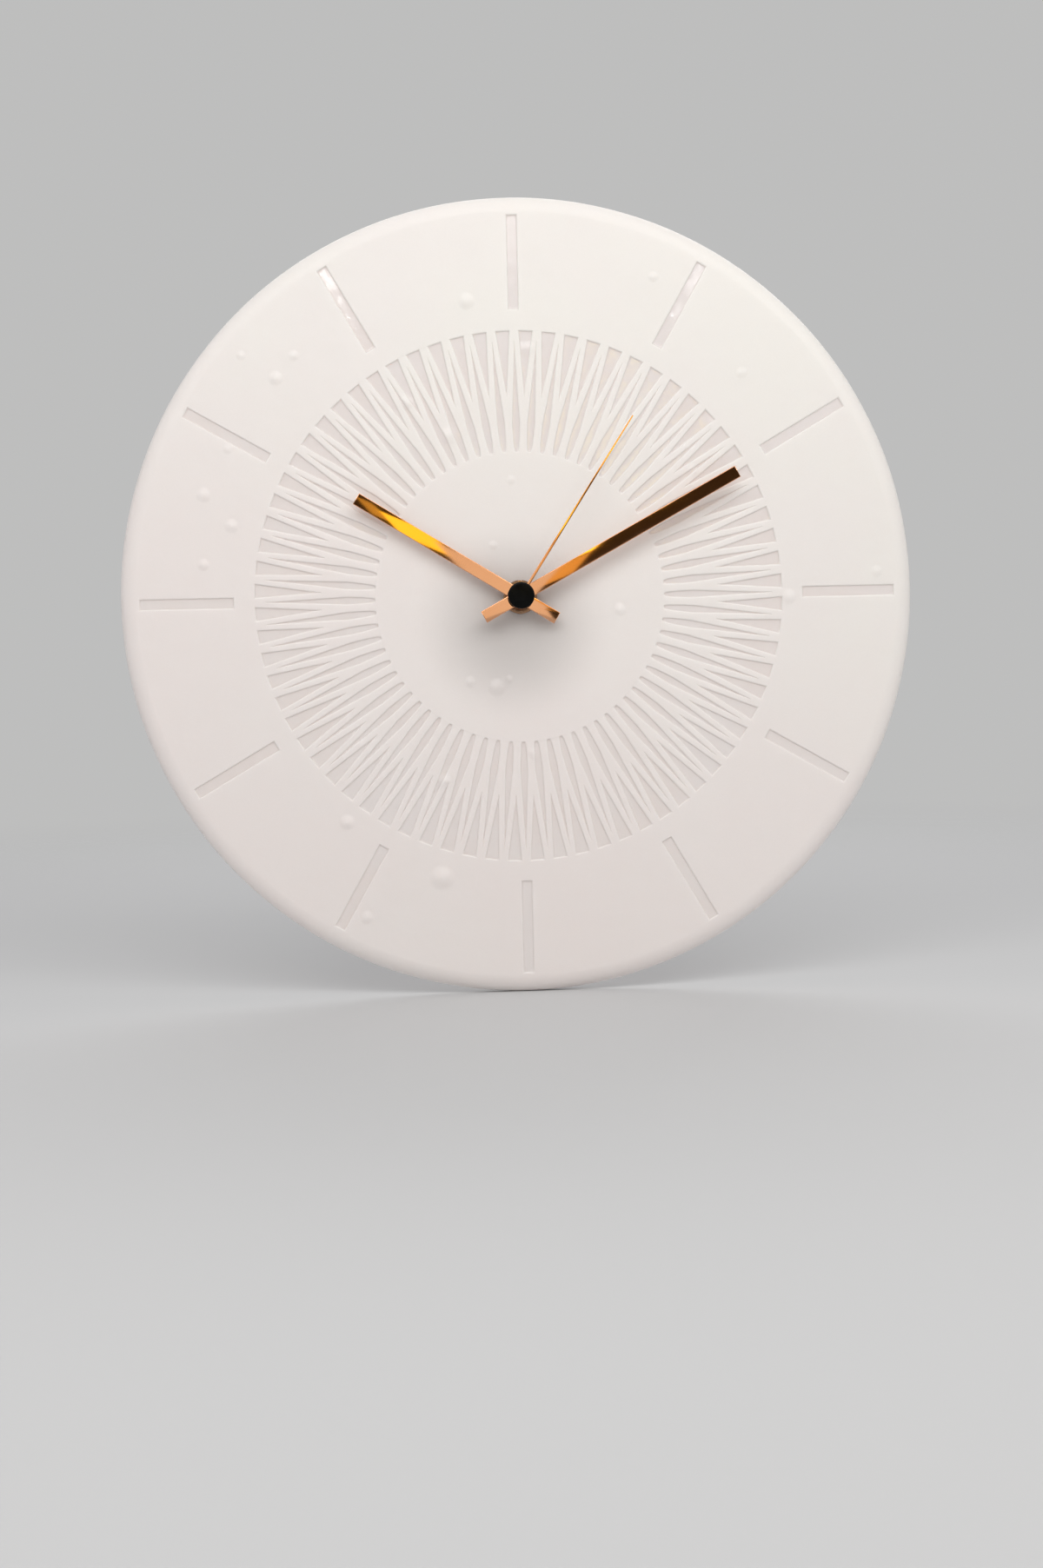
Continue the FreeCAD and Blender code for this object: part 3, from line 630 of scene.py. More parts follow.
def feed(tree, value, socket):
    """Gives a socket a number, a vector or a colour, or links another socket to it."""
    if isinstance(value, bpy.types.NodeSocket):
        tree.links.new(value, socket)
    elif socket.type == "RGBA":
        socket.default_value = (*value, 1)
    else:
        socket.default_value = value


def feed_all(tree, node, **values):
    """Feeds the named sockets of a node."""
    for name, value in values.items():
        feed(tree, value, node.inputs[name.replace("_", " ")])


def add(tree, kind, **settings):
    """A node with its plain settings."""
    node = tree.nodes.new("ShaderNode" + kind)
    for name, value in settings.items():
        setattr(node, name, value)
    return node


class Finish:
    """A material being made. Even values go on the shader's own sockets; effects are linked in."""

    def __init__(self, name, **even):
        self.material = bpy.data.materials.new(name)
        self.material.use_nodes = True
        self.tree = self.material.node_tree
        self.shader = self.tree.nodes["Principled BSDF"]
        feed_all(self.tree, self.shader, **even)

    def link(self, source, target):
        self.tree.links.new(source, target)

    def effect(self, group, **values):
        """The outputs of a shared effect with this material's own values."""
        node = add(self.tree, "Group", node_tree=group)
        feed_all(self.tree, node, **values)
        return node.outputs

    def colour(self, tone):
        self.link(tone, self.shader.inputs["Base Color"])

    def roughness(self, size, clean, smudged):
        """Roughness that wanders between clean and smudged."""
        rough = self.effect(smudges, Size=size, Clean=clean, Smudged=smudged)
        self.link(rough["Roughness"], self.shader.inputs["Roughness"])

    def bump(self, height, distance, under=None):
        """Fine relief, laid over another relief where there is one."""
        node = add(self.tree, "Bump")
        node.inputs["Distance"].default_value = distance
        self.link(height, node.inputs["Height"])
        if under is not None:
            self.link(under, node.inputs["Normal"])
        self.link(node.outputs["Normal"], self.shader.inputs["Normal"])
        return node.outputs["Normal"]


def start_effect(name, inputs, outputs):
    """An empty effect group, with the sockets that it is given values by and those that it puts out.
    Each socket is a name with its kind."""
    group = bpy.data.node_groups.new(name, "ShaderNodeTree")
    for way, sockets in (("INPUT", inputs), ("OUTPUT", outputs)):
        for socket, kind in sockets.items():
            group.interface.new_socket(socket, in_out=way, socket_type="NodeSocket" + kind)
    return group, group.nodes.new("NodeGroupInput").outputs, group.nodes.new("NodeGroupOutput").inputs


def maths(tree, operation, first, second):
    """A maths node on two values, each a socket or a number."""
    node = add(tree, "Math", operation=operation)
    feed(tree, first, node.inputs[0])
    feed(tree, second, node.inputs[1])
    return node.outputs[0]


def own_space(tree):
    """Places in the piece's own space."""
    return add(tree, "TexCoord").outputs["Object"]


def noise_at(tree, scale, detail=3.0, roughness=0.5, place=None):
    """Noise over the piece's own space, or over another place that is given."""
    node = add(tree, "TexNoise")
    feed_all(tree, node, Vector=place or own_space(tree), Scale=scale, Detail=detail, Roughness=roughness)
    return node.outputs["Fac"]


def spread(tree, value, low, high, to_low=0.0, to_high=1.0):
    """A value spread from one range to another, each end a socket or a number."""
    node = add(tree, "MapRange", interpolation_type="SMOOTHSTEP")
    feed_all(tree, node, Value=value, From_Min=low, From_Max=high, To_Min=to_low, To_Max=to_high)
    return node.outputs["Result"]


def blend_colours(tree, share, first, second):
    """Two colours mixed by a share; each a socket or a colour. The node's colour sockets have numbers,
    because their names stand on it more than once."""
    node = add(tree, "Mix", data_type="RGBA")
    for number, value in ((0, share), (6, first), (7, second)):
        feed(tree, value, node.inputs[number])
    return node.outputs[2]


def tinted(tree, colour, shade):
    """A colour made lighter or darker by a value near one."""
    node = add(tree, "VectorMath", operation="SCALE")
    tree.links.new(colour, node.inputs[0])
    tree.links.new(shade, node.inputs["Scale"])
    return node.outputs[0]


def shade_about_one(tree, value, amount):
    """A shade that swings about one as a value swings about a half."""
    swing = maths(tree, "MULTIPLY", maths(tree, "SUBTRACT", value, 0.5), amount)
    return maths(tree, "ADD", swing, 1.0)


def cloudy_tone_effect():
    """Two close colours that drift into each other in soft clouds."""
    group, given, result = start_effect(
        "cloudy tone", {"Size": "Float", "First": "Color", "Second": "Color"}, {"Color": "Color"})
    share = spread(group, noise_at(group, given["Size"], 4.0, 0.55), 0.34, 0.66)
    feed(group, blend_colours(group, share, given["First"], given["Second"]), result["Color"])
    return group


def fine_grain_effect():
    """An even fine grain: its height, and a shade close to one."""
    group, given, result = start_effect(
        "fine grain", {"Size": "Float", "Shade": "Float"}, {"Height": "Float", "Tone": "Float"})
    grain = noise_at(group, given["Size"], 2.0, 0.7)
    feed(group, grain, result["Height"])
    feed(group, shade_about_one(group, grain, given["Shade"]), result["Tone"])
    return group


def smudge_effect():
    """Roughness that wanders between two values, as handling leaves it."""
    group, given, result = start_effect(
        "smudges", {"Size": "Float", "Clean": "Float", "Smudged": "Float"}, {"Roughness": "Float"})
    patches = noise_at(group, given["Size"], 5.0, 0.6)
    feed(group, spread(group, patches, 0.35, 0.7, given["Clean"], given["Smudged"]), result["Roughness"])
    return group


def edge_wear_and_highlight_effect():
    """A mask that is one along outer edges, broken up by noise: it carries worn edges, and on the copper also
    a painted highlight along the edges.
    """
    group, given, result = start_effect(
        "worn edge", {"Radius": "Float", "Breaks": "Float"}, {"Mask": "Float"})
    bevel = add(group, "Bevel", samples=4)
    feed(group, given["Radius"], bevel.inputs["Radius"])
    turn = add(group, "VectorMath", operation="DOT_PRODUCT")
    feed(group, bevel.outputs["Normal"], turn.inputs[0])
    feed(group, add(group, "NewGeometry").outputs["Normal"], turn.inputs[1])
    edge = spread(group, turn.outputs["Value"], 0.97, 0.8)
    breaks = spread(group, noise_at(group, given["Breaks"], 3.0, 0.6), 0.35, 0.6)
    feed(group, maths(group, "MULTIPLY", edge, breaks), result["Mask"])
    return group


def brushed_effect():
    """Fine lines drawn out one way: their height, and a shade close to one."""
    group, given, result = start_effect(
        "brushed lines", {"Stretch": "Vector", "Shade": "Float"}, {"Height": "Float", "Tone": "Float"})
    drawn_out = add(group, "Mapping")
    feed_all(group, drawn_out, Vector=own_space(group), Scale=given["Stretch"])
    lines = noise_at(group, 1.0, place=drawn_out.outputs["Vector"])
    feed(group, lines, result["Height"])
    feed(group, shade_about_one(group, lines, given["Shade"]), result["Tone"])
    return group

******

> [PROBLEM TO WORK ON]: Make an exact copy of the material above.

> [RESULT OF THE TASK]:
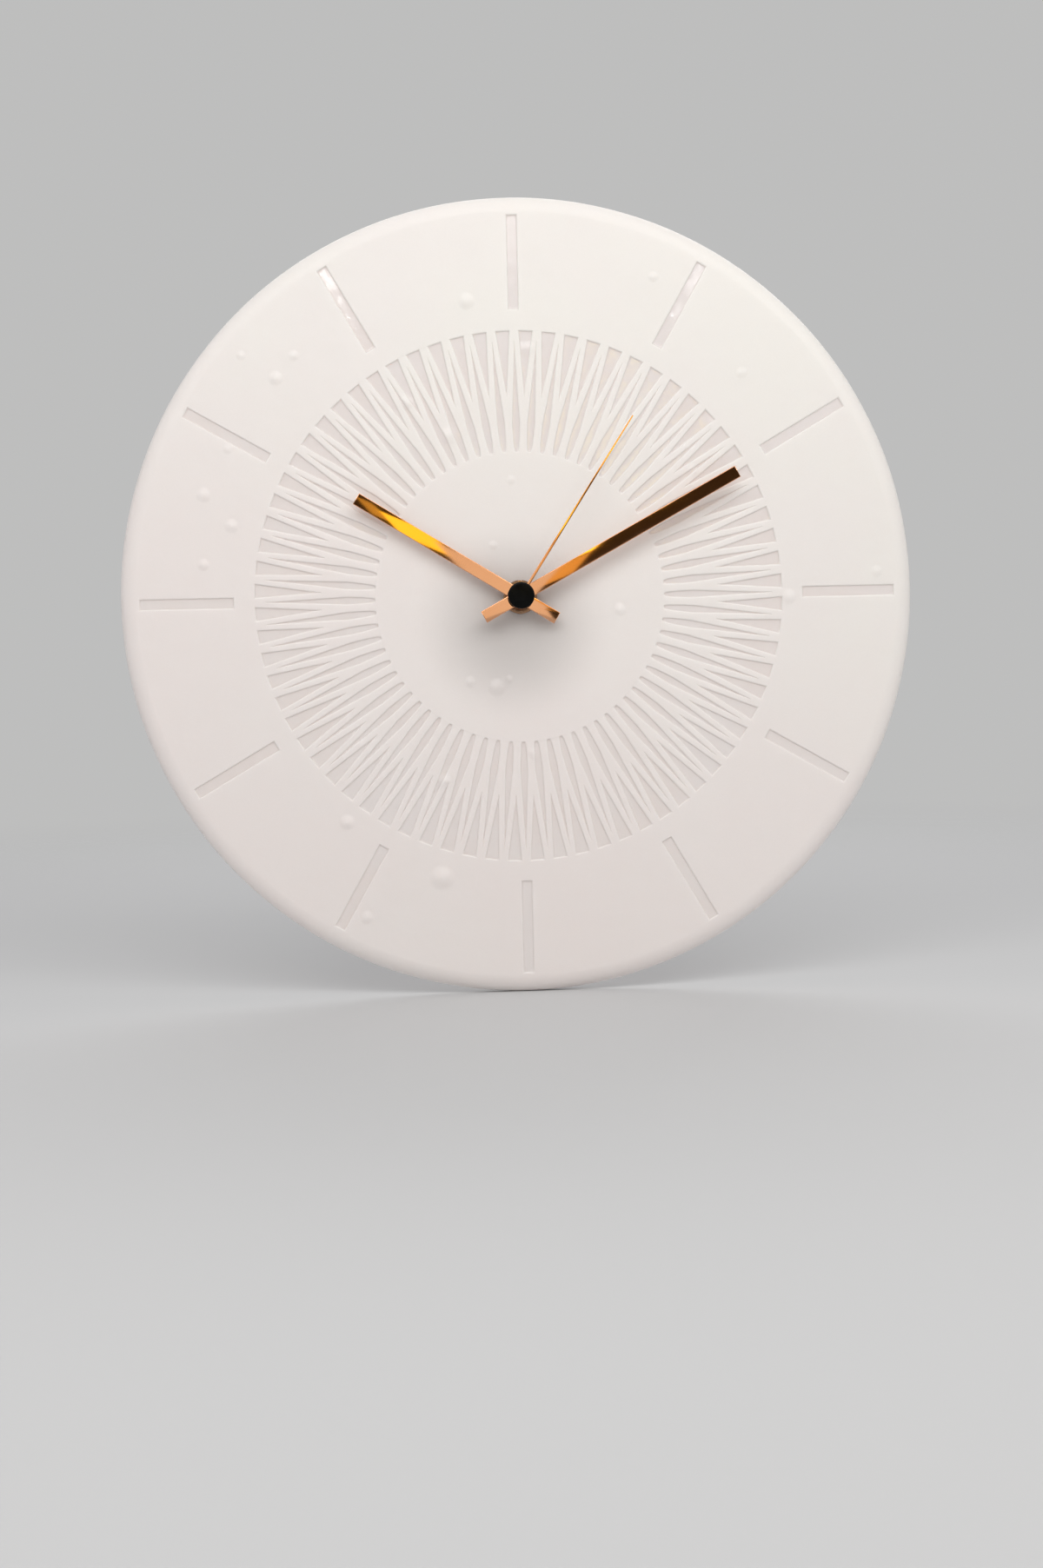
Continue the FreeCAD and Blender code for this object: part 3, from line 630 of scene.py. More parts follow.
def feed(tree, value, socket):
    """Gives a socket a number, a vector or a colour, or links another socket to it."""
    if isinstance(value, bpy.types.NodeSocket):
        tree.links.new(value, socket)
    elif socket.type == "RGBA":
        socket.default_value = (*value, 1)
    else:
        socket.default_value = value


def feed_all(tree, node, **values):
    """Feeds the named sockets of a node."""
    for name, value in values.items():
        feed(tree, value, node.inputs[name.replace("_", " ")])


def add(tree, kind, **settings):
    """A node with its plain settings."""
    node = tree.nodes.new("ShaderNode" + kind)
    for name, value in settings.items():
        setattr(node, name, value)
    return node


class Finish:
    """A material being made. Even values go on the shader's own sockets; effects are linked in."""

    def __init__(self, name, **even):
        self.material = bpy.data.materials.new(name)
        self.material.use_nodes = True
        self.tree = self.material.node_tree
        self.shader = self.tree.nodes["Principled BSDF"]
        feed_all(self.tree, self.shader, **even)

    def link(self, source, target):
        self.tree.links.new(source, target)

    def effect(self, group, **values):
        """The outputs of a shared effect with this material's own values."""
        node = add(self.tree, "Group", node_tree=group)
        feed_all(self.tree, node, **values)
        return node.outputs

    def colour(self, tone):
        self.link(tone, self.shader.inputs["Base Color"])

    def roughness(self, size, clean, smudged):
        """Roughness that wanders between clean and smudged."""
        rough = self.effect(smudges, Size=size, Clean=clean, Smudged=smudged)
        self.link(rough["Roughness"], self.shader.inputs["Roughness"])

    def bump(self, height, distance, under=None):
        """Fine relief, laid over another relief where there is one."""
        node = add(self.tree, "Bump")
        node.inputs["Distance"].default_value = distance
        self.link(height, node.inputs["Height"])
        if under is not None:
            self.link(under, node.inputs["Normal"])
        self.link(node.outputs["Normal"], self.shader.inputs["Normal"])
        return node.outputs["Normal"]


def start_effect(name, inputs, outputs):
    """An empty effect group, with the sockets that it is given values by and those that it puts out.
    Each socket is a name with its kind."""
    group = bpy.data.node_groups.new(name, "ShaderNodeTree")
    for way, sockets in (("INPUT", inputs), ("OUTPUT", outputs)):
        for socket, kind in sockets.items():
            group.interface.new_socket(socket, in_out=way, socket_type="NodeSocket" + kind)
    return group, group.nodes.new("NodeGroupInput").outputs, group.nodes.new("NodeGroupOutput").inputs


def maths(tree, operation, first, second):
    """A maths node on two values, each a socket or a number."""
    node = add(tree, "Math", operation=operation)
    feed(tree, first, node.inputs[0])
    feed(tree, second, node.inputs[1])
    return node.outputs[0]


def own_space(tree):
    """Places in the piece's own space."""
    return add(tree, "TexCoord").outputs["Object"]


def noise_at(tree, scale, detail=3.0, roughness=0.5, place=None):
    """Noise over the piece's own space, or over another place that is given."""
    node = add(tree, "TexNoise")
    feed_all(tree, node, Vector=place or own_space(tree), Scale=scale, Detail=detail, Roughness=roughness)
    return node.outputs["Fac"]


def spread(tree, value, low, high, to_low=0.0, to_high=1.0):
    """A value spread from one range to another, each end a socket or a number."""
    node = add(tree, "MapRange", interpolation_type="SMOOTHSTEP")
    feed_all(tree, node, Value=value, From_Min=low, From_Max=high, To_Min=to_low, To_Max=to_high)
    return node.outputs["Result"]


def blend_colours(tree, share, first, second):
    """Two colours mixed by a share; each a socket or a colour. The node's colour sockets have numbers,
    because their names stand on it more than once."""
    node = add(tree, "Mix", data_type="RGBA")
    for number, value in ((0, share), (6, first), (7, second)):
        feed(tree, value, node.inputs[number])
    return node.outputs[2]


def tinted(tree, colour, shade):
    """A colour made lighter or darker by a value near one."""
    node = add(tree, "VectorMath", operation="SCALE")
    tree.links.new(colour, node.inputs[0])
    tree.links.new(shade, node.inputs["Scale"])
    return node.outputs[0]


def shade_about_one(tree, value, amount):
    """A shade that swings about one as a value swings about a half."""
    swing = maths(tree, "MULTIPLY", maths(tree, "SUBTRACT", value, 0.5), amount)
    return maths(tree, "ADD", swing, 1.0)


def cloudy_tone_effect():
    """Two close colours that drift into each other in soft clouds."""
    group, given, result = start_effect(
        "cloudy tone", {"Size": "Float", "First": "Color", "Second": "Color"}, {"Color": "Color"})
    share = spread(group, noise_at(group, given["Size"], 4.0, 0.55), 0.34, 0.66)
    feed(group, blend_colours(group, share, given["First"], given["Second"]), result["Color"])
    return group


def fine_grain_effect():
    """An even fine grain: its height, and a shade close to one."""
    group, given, result = start_effect(
        "fine grain", {"Size": "Float", "Shade": "Float"}, {"Height": "Float", "Tone": "Float"})
    grain = noise_at(group, given["Size"], 2.0, 0.7)
    feed(group, grain, result["Height"])
    feed(group, shade_about_one(group, grain, given["Shade"]), result["Tone"])
    return group


def smudge_effect():
    """Roughness that wanders between two values, as handling leaves it."""
    group, given, result = start_effect(
        "smudges", {"Size": "Float", "Clean": "Float", "Smudged": "Float"}, {"Roughness": "Float"})
    patches = noise_at(group, given["Size"], 5.0, 0.6)
    feed(group, spread(group, patches, 0.35, 0.7, given["Clean"], given["Smudged"]), result["Roughness"])
    return group


def edge_wear_and_highlight_effect():
    """A mask that is one along outer edges, broken up by noise: it carries worn edges, and on the copper also
    a painted highlight along the edges.
    """
    group, given, result = start_effect(
        "worn edge", {"Radius": "Float", "Breaks": "Float"}, {"Mask": "Float"})
    bevel = add(group, "Bevel", samples=4)
    feed(group, given["Radius"], bevel.inputs["Radius"])
    turn = add(group, "VectorMath", operation="DOT_PRODUCT")
    feed(group, bevel.outputs["Normal"], turn.inputs[0])
    feed(group, add(group, "NewGeometry").outputs["Normal"], turn.inputs[1])
    edge = spread(group, turn.outputs["Value"], 0.97, 0.8)
    breaks = spread(group, noise_at(group, given["Breaks"], 3.0, 0.6), 0.35, 0.6)
    feed(group, maths(group, "MULTIPLY", edge, breaks), result["Mask"])
    return group


def brushed_effect():
    """Fine lines drawn out one way: their height, and a shade close to one."""
    group, given, result = start_effect(
        "brushed lines", {"Stretch": "Vector", "Shade": "Float"}, {"Height": "Float", "Tone": "Float"})
    drawn_out = add(group, "Mapping")
    feed_all(group, drawn_out, Vector=own_space(group), Scale=given["Stretch"])
    lines = noise_at(group, 1.0, place=drawn_out.outputs["Vector"])
    feed(group, lines, result["Height"])
    feed(group, shade_about_one(group, lines, given["Shade"]), result["Tone"])
    return group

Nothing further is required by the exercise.